I was checking out your mock draft and was curious to know why you drafted Shaun Alexander in the eighth round. He was still with Seattle at the time and had little value. Also, why draft a fifth running back or wide receiver before a top-five kicker and defense?! -- D. Hammes
M.F.: I would rather have not taken Alexander, but I needed a third runner and he was one of the lone backs on the board with a chance to start. Now a free agent, Alexander is expected to land with a team that is set to use a backfield committee approach. In fact, there's been talk that he could land with his hometown Cincinnati Bengals and be paired with fellow veteran Rudi Johnson in a move that would hurt both of their values.
In terms of the kicker and defense, I will never draft one outside of the final three rounds. It's close to impossible to gauge the value of kickers and defenses from one season to the next. In fact, most fantasy footballers will find one on the waiver wire that comes out of nowhere to produce solid numbers. That happened last season with Nick Folk, Mason Crosby, Rob Bironas, and the Seattle and Tampa Bay defensive units.

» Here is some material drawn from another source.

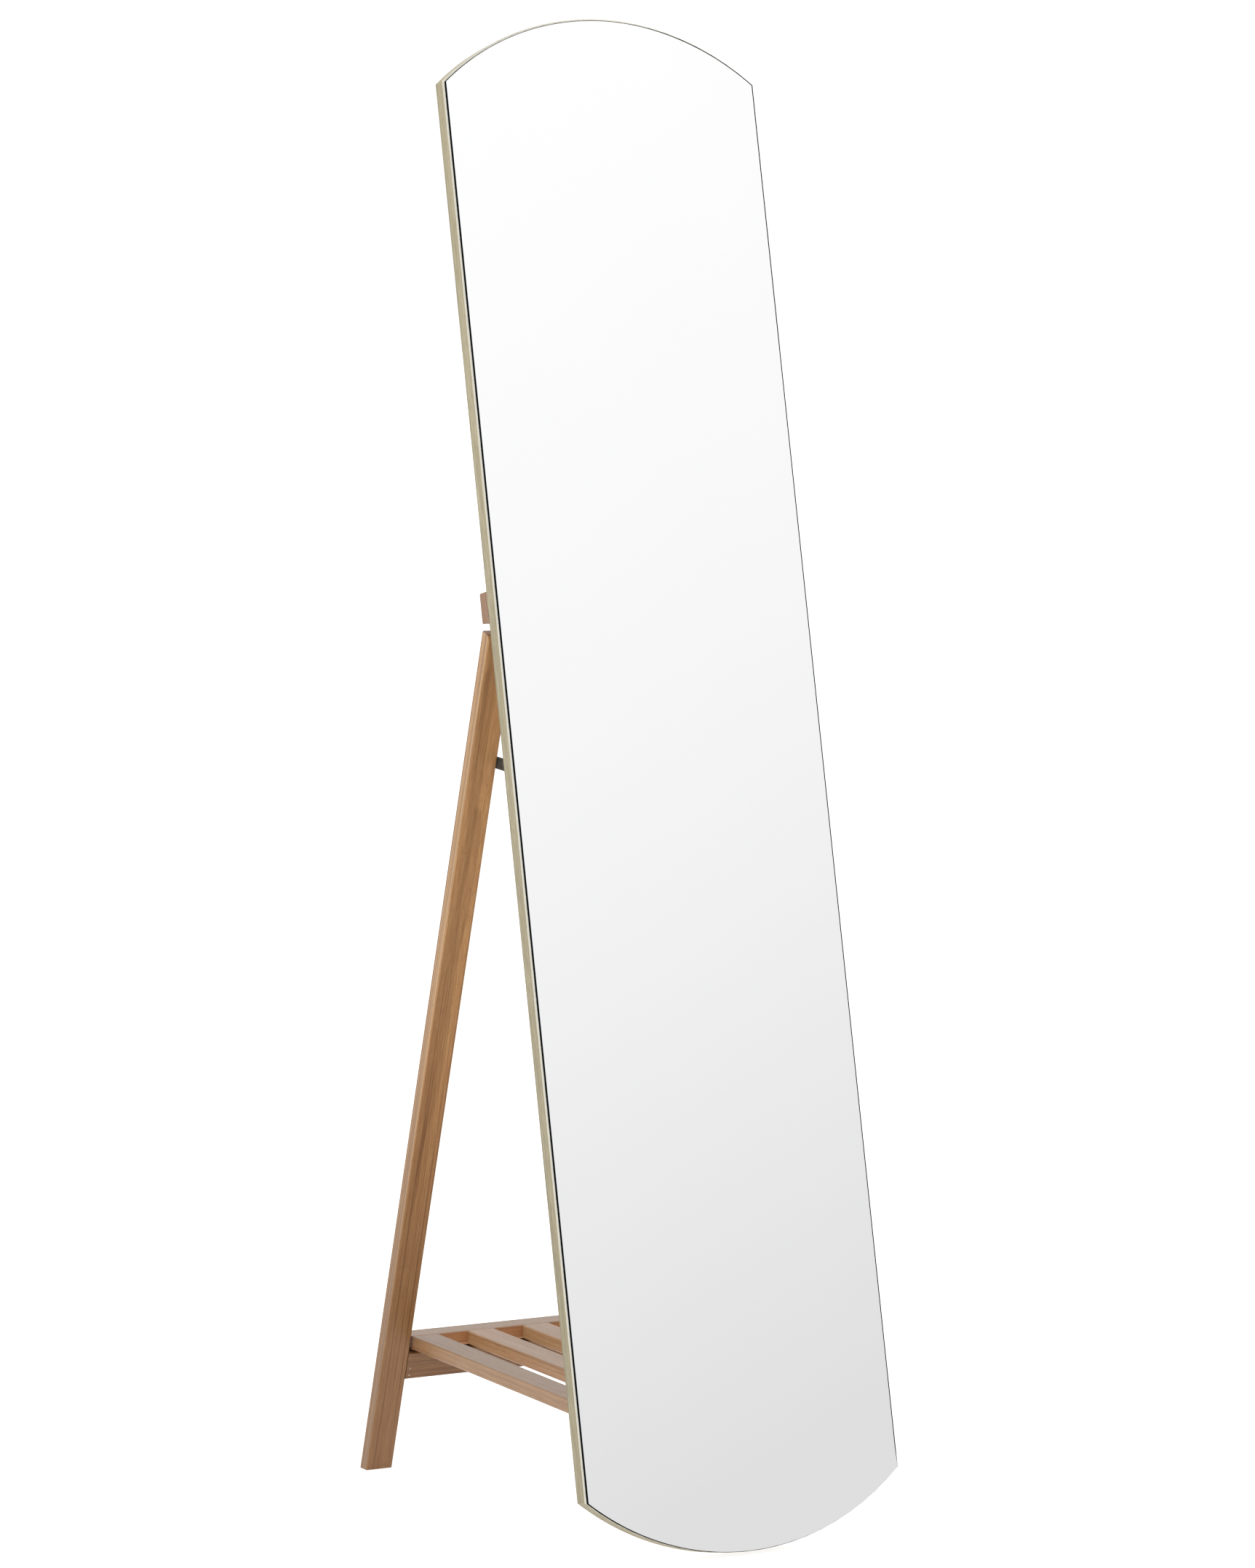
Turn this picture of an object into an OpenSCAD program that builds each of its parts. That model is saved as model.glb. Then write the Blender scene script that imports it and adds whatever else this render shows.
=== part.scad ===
// Frameless floor mirror with arched ends on a folding easel stand.
// The stand is a rear leg frame hinged under a batten on the mirror's back. Two
// folding stays hold it open, and a slatted shelf between the legs folds up.
// +X is to the viewer's right, the mirror faces -Y, +Z is up, and the floor is z = 0.

/* [Mirror panel] */
// Width of the backing panel
board_w = 350; // [300:1:450]
// Length of the straight sides, from shoulder to shoulder
straight_h = 1395; // [1300:5:1500]
// Rise of the arc at each end
arc_rise = 65; // [40:1:90]
// Thickness of the backing board
board_t = 15; // [12:1:22]
// Thickness of the veneer strips on the board's edges
band_t = 1; // [0.5:0.1:2]
// Margin of board left uncovered at the glass's sides and top
glass_lip = 2; // [1.5:0.5:5]
// Thickness of the mirror glass
glass_t = 3; // [3:0.5:5]
// Thickness of the adhesive strips behind the glass
glue_t = 0.5; // [0.3:0.1:1]
// Lean of the mirror away from upright, in degrees
lean = 12.6; // [11:0.1:14]

/* [Rear leg frame] */
// Width of each leg, seen from the front
leg_w = 29.5; // [26:0.5:34]
// Width of the battens and rails
batten_w = 30; // [26:1:34]
// Thickness of the legs, battens and rails
timber_t = 15; // [14:0.5:18]
// Angle between the opened leg frame and the mirror, in degrees
open_angle = 30.3; // [28:0.1:32]
// Height of the batten's lower edge above the mirror's bottom tip, along the panel
batten_v = 924; // [900:1:950]
// Radius of the rounded front corner at the top of each leg
leg_top_r = 5; // [3:0.5:6]

/* [Shelf] */
// Height of the shelf's top above the floor
shelf_z = 146; // [140:1:160]
// Thickness of the shelf's slats and rails
shelf_t = 14; // [12:1:16]
// Number of slats
slat_count = 5; // [4:1:6]
// Width of each slat
slat_w = 30; // [26:1:34]
// Clearance between the shelf and each leg
shelf_gap = 3; // [2.5:0.5:5]
// Clearance between the resting shelf and the lower rail
rest_gap = 0.2; // [0.1:0.1:0.5]

/* [Hinges] */
// Length of each hinge along its pin
hinge_len = 40; // [30:1:50]
// Thickness of the hinge leaves
leaf_t = 1.5; // [1.2:0.1:2]
// Height of each hinge leaf, measured from the pin
leaf_h = 22; // [20:1:24]
// Radius of the hinge knuckles
knuckle_r = 3; // [2.8:0.1:3.2]
// Radius of the hinge pins
pin_r = 1.5; // [1.2:0.1:1.6]
// Distance of each leg hinge from the middle
leg_hinge_x = 95; // [80:1:110]
// Distance of each shelf hinge from the middle
shelf_hinge_x = 90; // [86:1:94]

/* [Stays] */
// Width of the flat steel links
link_w = 12; // [10:1:14]
// Thickness of the links
link_t = 1.5; // [1.2:0.1:1.8]
// Distance of the stays' leg pivots below the leg hinges
stay_leg_drop = 140.5; // [135:0.5:142]
// Distance of the stays' board pivots below the leg hinges
stay_board_drop = 147; // [145:0.5:152]
// Radius of the stay's rivets and screws
rivet_r = 2; // [1.8:0.1:2.2]

/* [Hidden] */
$fn = 48;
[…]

What are your thoughts about Darius Walker? I don't see him in your Top 70 running backs or in the most recent mock draft. I have him in a keeper league and now I'm not sure he's even worth a roster spot. What gives? -- A. Freeman, Canada
M.F.: Walker did perform well in limited time last season, but Houston has added Chris Brown and rookie Steve Slaton to a roster that also fields Ahman Green and Chris Taylor. The Houston Chronicle expects Slaton to become the team's third-down back, and Walker had no chance to be featured ahead of Green or Taylor. With nothing set in the team's backfield, I'd avoid all of these backs until the middle to late rounds. I do love Taylor and his potential in Houston's run-blocking scheme, but even he isn't worth more than a late-round flier in those leagues with 12-plus teams.